Even in a professional services firm with complex compliance requirements, one HR professional can implement structured induction programmes, maintain employee records, and support management decisions — all without a large team. The key is clarity, prioritisation, and smart use of resources.
Building Momentum: From Chaos to Structure
The transition from reactive HR to structured, proactive HR doesn’t happen overnight. It starts with small wins. Begin by implementing one system, like onboarding or leave tracking, then build outward. Each system reduces risk, saves time, and frees up space for strategic initiatives like performance management and skills development.

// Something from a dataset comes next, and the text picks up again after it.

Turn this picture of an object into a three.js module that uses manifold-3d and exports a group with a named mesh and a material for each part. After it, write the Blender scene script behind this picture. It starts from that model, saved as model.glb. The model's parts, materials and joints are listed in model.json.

A practical approach might look like this: start by ensuring contracts and compliance documentation are up to date, then create onboarding processes, followed by tracking informal training and employee development. Layer in policies and culture initiatives as your processes stabilise. Over time, what once felt overwhelming becomes manageable and impactful.

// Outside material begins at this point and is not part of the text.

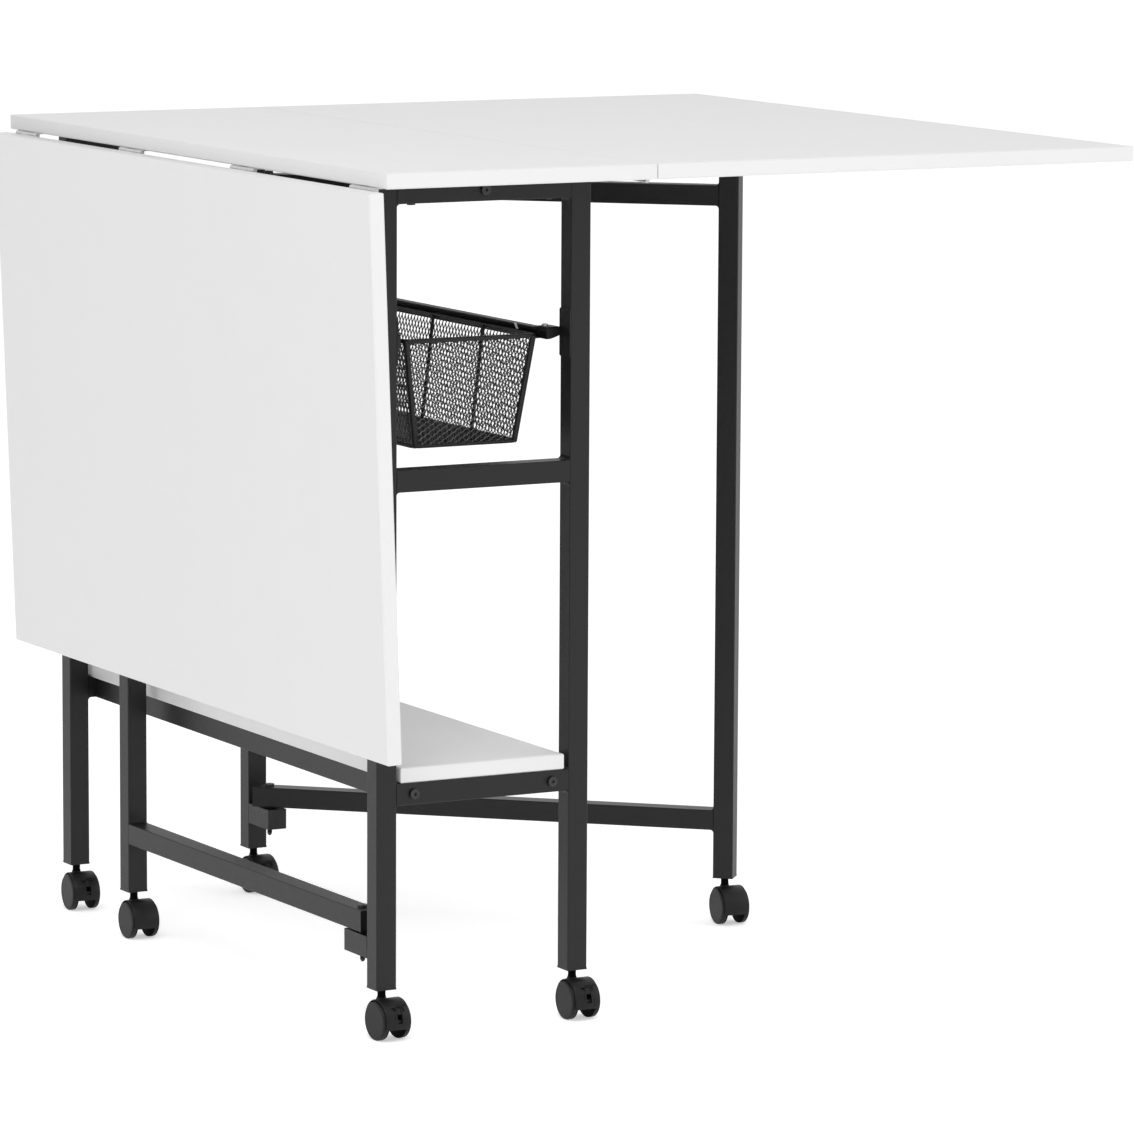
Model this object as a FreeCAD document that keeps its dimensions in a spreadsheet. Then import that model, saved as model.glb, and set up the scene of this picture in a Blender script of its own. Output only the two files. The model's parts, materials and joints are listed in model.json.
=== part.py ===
import FreeCAD, Part
import Sketcher
import math
import os
import re

# Fabric cutting table: a narrow wheeled frame with a fixed centre top, two drop leaves, two gate legs that
# swing out under the leaves, a sliding wire basket and a shelf. The left leaf hangs, the right one is up.
# Table coordinates: X runs across the table from the middle of the centre top, Y from its front edge to the
# back, Z up from the floor. The part's origin lies on the floor under the middle of the whole outline.
# All lengths are millimetres and all angles degrees.

SIZES = [
    ("top_width", 305, "centre top across"),
    ("top_depth", 927, "all three boards, front to back"),
    ("leaf_width", 572, "each leaf across"),
    ("board", 16, "thickness of the tops and the shelf"),
    ("board_round", 0.8, "softened edge of the boards"),
    ("table_height", 889, "floor to work surface"),
    ("seam", 1.5, "gap between centre top and a raised leaf"),
    ("frame_width", 243.5, "outside of the posts across the table"),
    ("frame_front", 82, "front face of the front posts"),
    ("back_setback", 61.5, "back face of the back posts inside the back edge of the top"),
    ("tube", 22.6, "square tube of the frame"),
    ("tube_wall", 1.2, "wall of every tube"),
    ("tube_round", 1.2, "outer corner radius of the frame tube"),
    ("mid_rail_drop", 291, "top face of the middle cross rails below the boards"),
    ("bottom_rail_top", 262, "top face of the lower rails, which carry the shelf"),
    ("side_rail_offset", 79.5, "centre of each lower side rail from the middle"),
    ("rail_end_block", 16, "threaded block in each end of a bolted rail"),
    ("shelf_width", 188, "shelf across, between the posts"),
    ("shelf_setback", 1, "shelf's end behind the outer face of the posts"),
    ("bolt_radius", 3, "shank of the frame and pivot bolts"),
    ("bolt_clearance", 0.3, "radial play of a bolt in a plain tube wall"),
    ("bolt_fit", 0.05, "radial play of a bolt in a thread or pivot"),
    ("bolt_head_radius", 5.2, "socket head of a bolt"),
    ("bolt_head_height", 3, "height of a bolt's head"),
    ("socket_radius", 1.9, "hexagon socket in a bolt head"),
    ("socket_depth", 1.8, "depth of that socket"),
    ("bolt_grip", 14, "bolt length in the end block"),
    ("screw_radius", 2, "wood screw that holds the top"),
    ("screw_head_radius", 4.2, "its head under the rail"),
    ("screw_head_height", 2, "height of that head"),
    ("screw_bite", 10, "screw length inside the top"),
    ("screw_offset", 78, "screws from the middle of the table"),
    ("caster_height", 50, "floor to the foot of a post"),
    ("plug_flange", 2, "rim of a plug under its tube"),
    ("plug_depth", 24, "plug length inside its tube"),
    ("plug_play", 0.2, "gap between a plug and the tube wall"),
    ("gate_tube", 22.6, "square tube of the gate legs"),
    ("gate_round", 1.2, "outer corner radius of the gate tube"),
    ("gate_left_gap", 152.3, "far face of the folded left gate short of the back post"),
    ("gate_right_gap", 165.3, "far face of the folded right gate short of the front post"),
    ("gate_heel", 17, "gate rail past its pivot"),
    ("gate_lower_rail", 104.2, "underside of the lower gate rail"),
    ("gate_upper_drop", 72.6, "underside of the upper gate rail below the boards"),
    ("gate_top_gap", 0.3, "gate's cap under the boards"),
    ("gate_left_angle", 0.95, "left gate swung out from its folded place"),
    ("gate_right_angle", 47.2, "right gate swung out from its folded place"),
    ("stub_length", 51, "hinge stub welded to a post"),
    ("pivot_reach", 31.5, "pivot bolt from the post's face"),
    ("pivot_gap", 1.5, "gap between stub and gate rail, filled by a washer"),
    ("washer_radius", 8, "pivot washer"),
    ("washer_play", 0.1, "play above and below the washer"),
    ("nut_radius", 5.6, "pivot nut across its corners, halved"),
    ("nut_height", 4, "height of the pivot nut, inside the stub"),
    ("bolt_tip", 5, "pointed end of the pivot bolt under the stub"),
    ("bolt_tip_radius", 0.5, "blunt end of that point"),
    ("hinge_length", 56, "butt hinge along the seam"),
    ("hinge_inset", 49, "middle of the end hinges from the board's ends"),
    ("hinge_plate_width", 24, "hinge plate from the pin outwards"),
    ("hinge_plate", 1.2, "thickness of a hinge plate"),
    ("knuckle_radius", 2.4, "rolled knuckle of a hinge"),
    ("knuckle_gap", 0.3, "play between neighbouring knuckles"),
    ("pin_radius", 1.2, "hinge pin"),
    ("pin_fit", 0.05, "radial play of the hinge pin"),
    ("pin_drop", 2.6, "hinge pin below the underside of the boards"),
    ("runner_height", 12.4, "basket runner, a channel open to the inside"),
    ("runner_depth", 10, "channel across"),
    ("runner_sheet", 1.2, "sheet of the runner"),
    ("runner_web", 84.6, "outer face of the channel from the middle"),
    ("runner_play", 0.3, "play under the rim wire in the channel"),
    ("bracket_height", 47, "runner bracket on a post"),
    ("bracket_drop", 12, "foot of that bracket below the runner"),
    ("bracket_sheet", 1.5, "sheet of that bracket"),
    ("basket_rim_drop", 164.6, "middle of the rim wire below the boards"),
    ("basket_front", 111.5, "middle of the front rim wire"),
    ("basket_length", 448, "basket along the runners"),
    ("basket_width", 150.8, "basket across, between rim wire middles"),
    ("basket_depth", 108.8, "rim wire to bottom wire"),
    ("basket_side_taper", 15.7, "side wall leans in"),
    ("basket_end_taper", 11, "end wall leans in"),
    ("rim_wire", 2.5, "radius of the rim wire"),
    ("cage_wire", 1.9, "radius of the other basket wires"),
    ("rim_bend", 9, "corner bend of the rim wire"),
    ("wire_weld", 1.4, "how deep the cross wires are pressed into the rim wire's inner side"),
    ("mesh_sheet", 0.8, "thickness of the expanded metal"),
    ("mesh_gap", 0.3, "expanded metal clear of the corner wires"),
    ("wheel_radius", 20, "caster wheel"),
    ("wheel_width", 7.2, "one wheel of the twin"),
    ("wheel_edge", 2.6, "bevel round the wheel's outer face"),
    ("wheel_gap", 0.3, "play between wheel and hood"),
    ("hood_width", 17.6, "caster hood between the wheels"),
    ("hood_radius", 22, "rounded top of a braked hood"),
    ("plain_hood_radius", 21, "rounded top of a hood with no brake"),
    ("hood_floor", 7, "open lower edge of the hood above the floor"),
    ("hood_neck_radius", 5, "neck round the stem"),
    ("hood_neck_top", 43, "top of the neck above the floor"),
    ("trail", 13, "axle behind the swivel stem"),
    ("axle_radius", 3, "caster axle"),
    ("stem_radius", 3.8, "caster stem"),
    ("stem_length", 20, "stem inside the plug"),
    ("lever_width", 7, "brake lever"),
    ("lever_reach", 2, "brake lever proud of the hood"),
    ("lever_root", 12, "inner radius of the brake lever's slot"),
    ("lever_play", 0.3, "gap round the brake lever"),
    ("lever_angle", 20, "brake lever seen from the side"),
    ("brake_angle", 22, "turn of the brake lever"),
    ("brake_start_angle", -4, "lower end of the brake slot above the level"),
    ("brake_slack_angle", 1, "free angle at each end of the brake slot"),
    ("overrun", 5, "how far a cutting body passes the face that it opens"),
]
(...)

Final Thoughts: Don’t Wait to Be “Big Enough” for HR
Small businesses need HR just as much — if not more — than larger organisations. A smart, committed, and supported one-person HR department can be the difference between chaos and calm.
If you’re the person doing HR in your company, recognise the power you hold. You’re not just administering payroll or filing contracts. You’re shaping the culture, protecting the business, and supporting every employee to perform their best.
You don’t need a large team to make a meaningful impact. You need clarity, prioritisation, systems, and the courage to take ownership.
So embrace your role, document your wins, leverage support, and remember this: being a one-person HR department doesn’t mean doing less. It means doing more with purpose — and the results can transform your business.
You’re not “just” HR. You’re the engine that keeps your business running smoothly, your people motivated, and your company growing. And that’s not small. That’s everything.